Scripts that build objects

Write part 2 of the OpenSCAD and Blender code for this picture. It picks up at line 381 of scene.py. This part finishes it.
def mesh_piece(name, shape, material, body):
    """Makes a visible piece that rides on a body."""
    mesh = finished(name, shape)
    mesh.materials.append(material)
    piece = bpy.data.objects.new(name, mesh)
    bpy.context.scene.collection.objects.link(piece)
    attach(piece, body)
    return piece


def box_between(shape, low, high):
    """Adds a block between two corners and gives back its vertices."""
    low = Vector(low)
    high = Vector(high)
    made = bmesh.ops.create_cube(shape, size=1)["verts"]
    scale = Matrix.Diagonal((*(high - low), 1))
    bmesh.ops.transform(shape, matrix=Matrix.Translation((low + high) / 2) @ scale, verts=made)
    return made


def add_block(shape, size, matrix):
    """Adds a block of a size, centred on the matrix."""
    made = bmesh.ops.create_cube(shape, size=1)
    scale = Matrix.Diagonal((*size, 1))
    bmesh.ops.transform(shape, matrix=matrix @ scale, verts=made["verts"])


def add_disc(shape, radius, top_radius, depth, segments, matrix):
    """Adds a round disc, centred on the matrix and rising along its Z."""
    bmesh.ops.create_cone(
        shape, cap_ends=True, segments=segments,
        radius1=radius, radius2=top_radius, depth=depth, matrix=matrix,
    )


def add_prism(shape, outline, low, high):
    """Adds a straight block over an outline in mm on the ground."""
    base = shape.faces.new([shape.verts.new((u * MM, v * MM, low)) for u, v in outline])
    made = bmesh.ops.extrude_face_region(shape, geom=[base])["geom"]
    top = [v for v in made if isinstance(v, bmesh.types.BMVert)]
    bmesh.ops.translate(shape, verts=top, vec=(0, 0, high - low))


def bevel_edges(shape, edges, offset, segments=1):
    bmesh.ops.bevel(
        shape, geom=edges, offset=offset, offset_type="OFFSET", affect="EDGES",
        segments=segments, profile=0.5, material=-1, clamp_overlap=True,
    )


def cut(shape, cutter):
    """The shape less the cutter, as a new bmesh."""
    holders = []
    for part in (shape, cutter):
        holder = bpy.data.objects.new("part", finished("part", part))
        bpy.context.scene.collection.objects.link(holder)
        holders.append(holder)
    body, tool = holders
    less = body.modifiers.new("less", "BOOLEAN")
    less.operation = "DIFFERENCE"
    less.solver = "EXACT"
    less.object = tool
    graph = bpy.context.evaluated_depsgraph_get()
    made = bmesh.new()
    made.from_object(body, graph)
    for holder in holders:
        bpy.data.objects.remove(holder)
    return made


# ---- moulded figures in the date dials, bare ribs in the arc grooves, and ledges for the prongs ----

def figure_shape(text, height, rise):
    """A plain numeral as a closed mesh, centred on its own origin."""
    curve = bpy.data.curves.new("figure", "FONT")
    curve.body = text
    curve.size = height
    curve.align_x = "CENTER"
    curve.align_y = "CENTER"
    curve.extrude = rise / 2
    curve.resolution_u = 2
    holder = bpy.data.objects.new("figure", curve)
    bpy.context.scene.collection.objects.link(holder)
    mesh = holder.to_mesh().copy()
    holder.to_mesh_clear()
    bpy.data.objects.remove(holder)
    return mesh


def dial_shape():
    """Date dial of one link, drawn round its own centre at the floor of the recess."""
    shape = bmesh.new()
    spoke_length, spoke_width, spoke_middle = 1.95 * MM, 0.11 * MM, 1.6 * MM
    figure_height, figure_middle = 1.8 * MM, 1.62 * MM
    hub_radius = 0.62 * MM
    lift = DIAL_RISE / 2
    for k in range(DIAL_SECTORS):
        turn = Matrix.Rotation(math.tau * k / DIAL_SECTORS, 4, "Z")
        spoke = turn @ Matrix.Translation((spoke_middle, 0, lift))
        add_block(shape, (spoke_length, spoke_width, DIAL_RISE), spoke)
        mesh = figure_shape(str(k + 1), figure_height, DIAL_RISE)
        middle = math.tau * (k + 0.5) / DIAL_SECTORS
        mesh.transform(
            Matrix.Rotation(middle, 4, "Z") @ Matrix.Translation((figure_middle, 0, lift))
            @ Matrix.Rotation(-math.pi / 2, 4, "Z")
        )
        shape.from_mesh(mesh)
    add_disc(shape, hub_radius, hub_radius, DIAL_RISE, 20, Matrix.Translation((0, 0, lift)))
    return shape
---
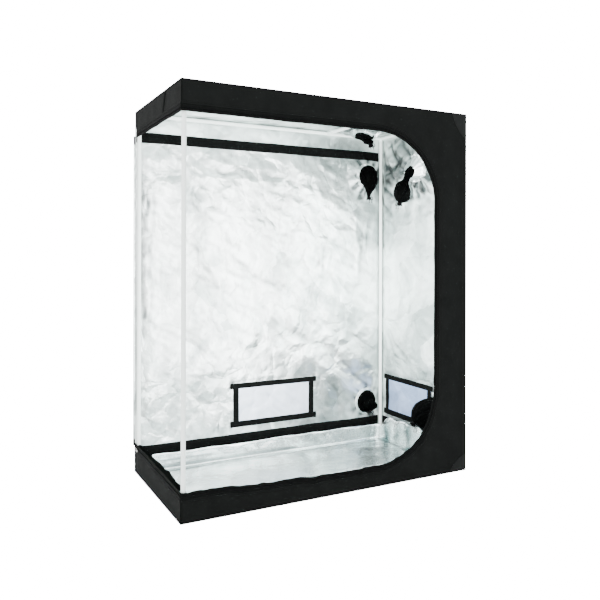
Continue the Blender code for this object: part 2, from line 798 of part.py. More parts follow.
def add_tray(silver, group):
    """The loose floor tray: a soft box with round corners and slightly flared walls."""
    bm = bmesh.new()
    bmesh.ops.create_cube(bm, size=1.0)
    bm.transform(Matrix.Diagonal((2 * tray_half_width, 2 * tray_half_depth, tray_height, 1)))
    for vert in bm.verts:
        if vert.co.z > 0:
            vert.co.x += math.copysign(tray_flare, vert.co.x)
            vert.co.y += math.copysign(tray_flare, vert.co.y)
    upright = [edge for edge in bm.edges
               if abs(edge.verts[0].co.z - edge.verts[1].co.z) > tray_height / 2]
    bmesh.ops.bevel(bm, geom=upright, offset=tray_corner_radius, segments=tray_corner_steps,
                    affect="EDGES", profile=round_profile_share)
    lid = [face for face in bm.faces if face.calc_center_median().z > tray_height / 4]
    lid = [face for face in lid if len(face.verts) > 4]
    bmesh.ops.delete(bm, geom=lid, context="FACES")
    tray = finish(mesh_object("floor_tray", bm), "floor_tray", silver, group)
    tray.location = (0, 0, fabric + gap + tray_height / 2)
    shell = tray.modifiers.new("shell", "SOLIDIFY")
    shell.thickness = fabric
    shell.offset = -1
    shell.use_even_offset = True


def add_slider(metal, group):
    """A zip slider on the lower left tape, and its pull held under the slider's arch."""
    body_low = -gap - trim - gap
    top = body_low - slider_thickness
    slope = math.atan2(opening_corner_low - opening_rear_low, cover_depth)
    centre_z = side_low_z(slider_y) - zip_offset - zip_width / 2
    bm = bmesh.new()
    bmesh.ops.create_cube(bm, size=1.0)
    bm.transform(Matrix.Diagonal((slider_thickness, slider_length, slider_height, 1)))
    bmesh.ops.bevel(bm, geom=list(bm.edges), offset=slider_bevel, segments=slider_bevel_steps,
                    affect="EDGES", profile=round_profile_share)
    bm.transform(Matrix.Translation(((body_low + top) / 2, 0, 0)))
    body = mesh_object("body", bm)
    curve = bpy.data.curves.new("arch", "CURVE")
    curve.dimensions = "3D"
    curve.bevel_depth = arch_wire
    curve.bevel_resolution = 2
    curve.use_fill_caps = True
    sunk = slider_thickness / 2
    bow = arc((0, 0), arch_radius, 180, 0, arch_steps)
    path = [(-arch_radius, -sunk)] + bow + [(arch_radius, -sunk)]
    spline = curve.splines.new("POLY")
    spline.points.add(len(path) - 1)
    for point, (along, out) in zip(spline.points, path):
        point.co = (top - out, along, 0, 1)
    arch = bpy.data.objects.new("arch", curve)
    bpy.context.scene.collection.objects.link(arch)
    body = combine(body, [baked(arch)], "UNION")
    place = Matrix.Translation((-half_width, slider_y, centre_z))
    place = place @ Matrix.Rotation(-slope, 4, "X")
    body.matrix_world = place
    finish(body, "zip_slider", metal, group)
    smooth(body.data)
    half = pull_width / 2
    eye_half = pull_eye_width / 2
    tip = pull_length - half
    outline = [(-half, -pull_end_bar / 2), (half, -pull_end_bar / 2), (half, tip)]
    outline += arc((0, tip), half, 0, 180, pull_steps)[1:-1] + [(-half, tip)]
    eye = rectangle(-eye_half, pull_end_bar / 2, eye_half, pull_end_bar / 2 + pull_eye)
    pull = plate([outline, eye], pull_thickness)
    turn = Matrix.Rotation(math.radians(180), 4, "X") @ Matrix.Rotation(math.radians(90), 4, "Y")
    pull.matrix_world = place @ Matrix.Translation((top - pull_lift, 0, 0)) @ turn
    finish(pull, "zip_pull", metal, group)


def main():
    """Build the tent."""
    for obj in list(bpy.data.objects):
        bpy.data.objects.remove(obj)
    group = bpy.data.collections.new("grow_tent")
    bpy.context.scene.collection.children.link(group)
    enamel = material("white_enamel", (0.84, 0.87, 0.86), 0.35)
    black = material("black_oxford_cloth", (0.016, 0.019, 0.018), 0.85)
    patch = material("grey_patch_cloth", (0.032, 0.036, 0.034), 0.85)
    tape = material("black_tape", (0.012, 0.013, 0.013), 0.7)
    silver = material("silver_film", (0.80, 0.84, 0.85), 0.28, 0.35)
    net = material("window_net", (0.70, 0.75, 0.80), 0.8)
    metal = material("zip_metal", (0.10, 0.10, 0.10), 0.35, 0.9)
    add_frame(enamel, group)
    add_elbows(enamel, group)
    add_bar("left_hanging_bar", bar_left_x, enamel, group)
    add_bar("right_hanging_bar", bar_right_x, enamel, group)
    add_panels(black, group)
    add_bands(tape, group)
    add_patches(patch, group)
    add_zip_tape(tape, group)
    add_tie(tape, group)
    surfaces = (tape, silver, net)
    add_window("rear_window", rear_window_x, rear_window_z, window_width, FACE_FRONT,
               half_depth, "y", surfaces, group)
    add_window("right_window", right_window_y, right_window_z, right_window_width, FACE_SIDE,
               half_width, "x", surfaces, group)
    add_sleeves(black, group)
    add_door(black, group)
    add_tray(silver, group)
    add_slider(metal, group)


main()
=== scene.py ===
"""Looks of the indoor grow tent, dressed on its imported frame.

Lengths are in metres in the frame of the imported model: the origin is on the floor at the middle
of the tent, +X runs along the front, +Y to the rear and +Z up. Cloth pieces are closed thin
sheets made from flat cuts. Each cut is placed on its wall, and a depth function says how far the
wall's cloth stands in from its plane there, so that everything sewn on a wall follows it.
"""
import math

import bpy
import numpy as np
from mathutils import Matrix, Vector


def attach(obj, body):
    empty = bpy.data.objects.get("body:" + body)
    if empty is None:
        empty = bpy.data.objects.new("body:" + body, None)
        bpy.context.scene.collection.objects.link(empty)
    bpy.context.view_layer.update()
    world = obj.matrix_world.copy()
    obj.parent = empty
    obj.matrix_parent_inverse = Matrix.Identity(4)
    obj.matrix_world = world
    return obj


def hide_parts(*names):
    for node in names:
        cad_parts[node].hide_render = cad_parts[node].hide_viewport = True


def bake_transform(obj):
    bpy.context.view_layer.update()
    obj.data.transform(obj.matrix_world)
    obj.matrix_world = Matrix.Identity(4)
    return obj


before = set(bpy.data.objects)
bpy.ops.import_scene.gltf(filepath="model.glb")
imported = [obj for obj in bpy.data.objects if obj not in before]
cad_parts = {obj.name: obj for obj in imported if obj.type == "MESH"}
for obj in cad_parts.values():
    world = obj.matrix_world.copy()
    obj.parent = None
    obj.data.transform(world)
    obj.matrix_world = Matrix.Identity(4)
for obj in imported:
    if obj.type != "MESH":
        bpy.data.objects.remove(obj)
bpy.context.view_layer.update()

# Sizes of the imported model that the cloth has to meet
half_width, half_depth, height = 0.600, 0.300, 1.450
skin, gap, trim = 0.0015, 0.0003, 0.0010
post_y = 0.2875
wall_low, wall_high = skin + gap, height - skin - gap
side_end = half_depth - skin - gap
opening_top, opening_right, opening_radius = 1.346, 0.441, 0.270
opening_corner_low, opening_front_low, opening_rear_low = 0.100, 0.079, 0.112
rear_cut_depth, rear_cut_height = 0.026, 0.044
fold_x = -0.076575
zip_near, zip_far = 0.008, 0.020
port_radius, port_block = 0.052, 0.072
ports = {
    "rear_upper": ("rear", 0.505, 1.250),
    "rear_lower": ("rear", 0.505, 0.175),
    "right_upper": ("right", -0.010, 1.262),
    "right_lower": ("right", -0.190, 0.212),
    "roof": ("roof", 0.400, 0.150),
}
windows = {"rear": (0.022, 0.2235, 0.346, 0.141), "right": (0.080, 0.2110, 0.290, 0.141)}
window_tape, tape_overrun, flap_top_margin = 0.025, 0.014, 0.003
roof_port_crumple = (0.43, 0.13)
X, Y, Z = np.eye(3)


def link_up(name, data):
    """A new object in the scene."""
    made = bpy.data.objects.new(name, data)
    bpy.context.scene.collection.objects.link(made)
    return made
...
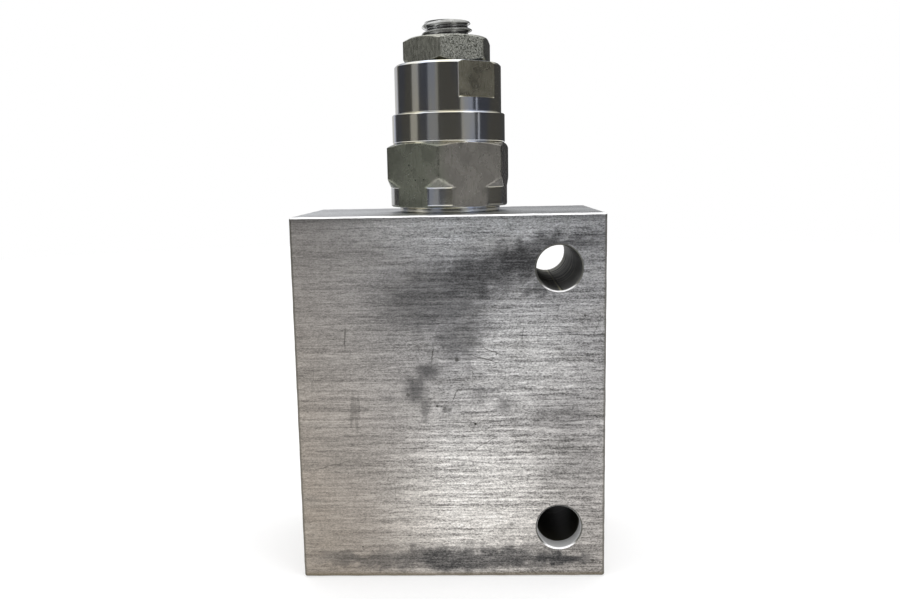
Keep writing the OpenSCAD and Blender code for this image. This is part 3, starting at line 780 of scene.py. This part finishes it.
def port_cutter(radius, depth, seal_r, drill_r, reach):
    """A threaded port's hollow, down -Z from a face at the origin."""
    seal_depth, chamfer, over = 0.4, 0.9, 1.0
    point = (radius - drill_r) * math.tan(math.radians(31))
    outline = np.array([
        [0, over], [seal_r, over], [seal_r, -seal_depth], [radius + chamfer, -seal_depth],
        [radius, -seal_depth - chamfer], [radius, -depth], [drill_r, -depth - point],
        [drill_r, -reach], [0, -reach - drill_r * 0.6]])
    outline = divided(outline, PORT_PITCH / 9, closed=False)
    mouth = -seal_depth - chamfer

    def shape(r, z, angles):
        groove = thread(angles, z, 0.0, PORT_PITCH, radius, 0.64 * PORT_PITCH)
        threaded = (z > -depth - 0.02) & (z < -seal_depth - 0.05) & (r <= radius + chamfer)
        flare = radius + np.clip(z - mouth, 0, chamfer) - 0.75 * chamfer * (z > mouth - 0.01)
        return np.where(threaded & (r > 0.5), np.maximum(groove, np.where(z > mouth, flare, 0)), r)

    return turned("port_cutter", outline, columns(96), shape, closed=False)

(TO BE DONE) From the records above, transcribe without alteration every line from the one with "0.87, 0.86), 0.35)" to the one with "obj.parent = empty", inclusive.

(WRITTEN RESPONSE)
    enamel = material("white_enamel", (0.84, 0.87, 0.86), 0.35)
    black = material("black_oxford_cloth", (0.016, 0.019, 0.018), 0.85)
    patch = material("grey_patch_cloth", (0.032, 0.036, 0.034), 0.85)
    tape = material("black_tape", (0.012, 0.013, 0.013), 0.7)
    silver = material("silver_film", (0.80, 0.84, 0.85), 0.28, 0.35)
    net = material("window_net", (0.70, 0.75, 0.80), 0.8)
    metal = material("zip_metal", (0.10, 0.10, 0.10), 0.35, 0.9)
    add_frame(enamel, group)
    add_elbows(enamel, group)
    add_bar("left_hanging_bar", bar_left_x, enamel, group)
    add_bar("right_hanging_bar", bar_right_x, enamel, group)
    add_panels(black, group)
    add_bands(tape, group)
    add_patches(patch, group)
    add_zip_tape(tape, group)
    add_tie(tape, group)
    surfaces = (tape, silver, net)
    add_window("rear_window", rear_window_x, rear_window_z, window_width, FACE_FRONT,
               half_depth, "y", surfaces, group)
    add_window("right_window", right_window_y, right_window_z, right_window_width, FACE_SIDE,
               half_width, "x", surfaces, group)
    add_sleeves(black, group)
    add_door(black, group)
    add_tray(silver, group)
    add_slider(metal, group)


main()
=== scene.py ===
"""Looks of the indoor grow tent, dressed on its imported frame.

Lengths are in metres in the frame of the imported model: the origin is on the floor at the middle
of the tent, +X runs along the front, +Y to the rear and +Z up. Cloth pieces are closed thin
sheets made from flat cuts. Each cut is placed on its wall, and a depth function says how far the
wall's cloth stands in from its plane there, so that everything sewn on a wall follows it.
"""
import math

import bpy
import numpy as np
from mathutils import Matrix, Vector


def attach(obj, body):
    empty = bpy.data.objects.get("body:" + body)
    if empty is None:
        empty = bpy.data.objects.new("body:" + body, None)
        bpy.context.scene.collection.objects.link(empty)
    bpy.context.view_layer.update()
    world = obj.matrix_world.copy()
    obj.parent = empty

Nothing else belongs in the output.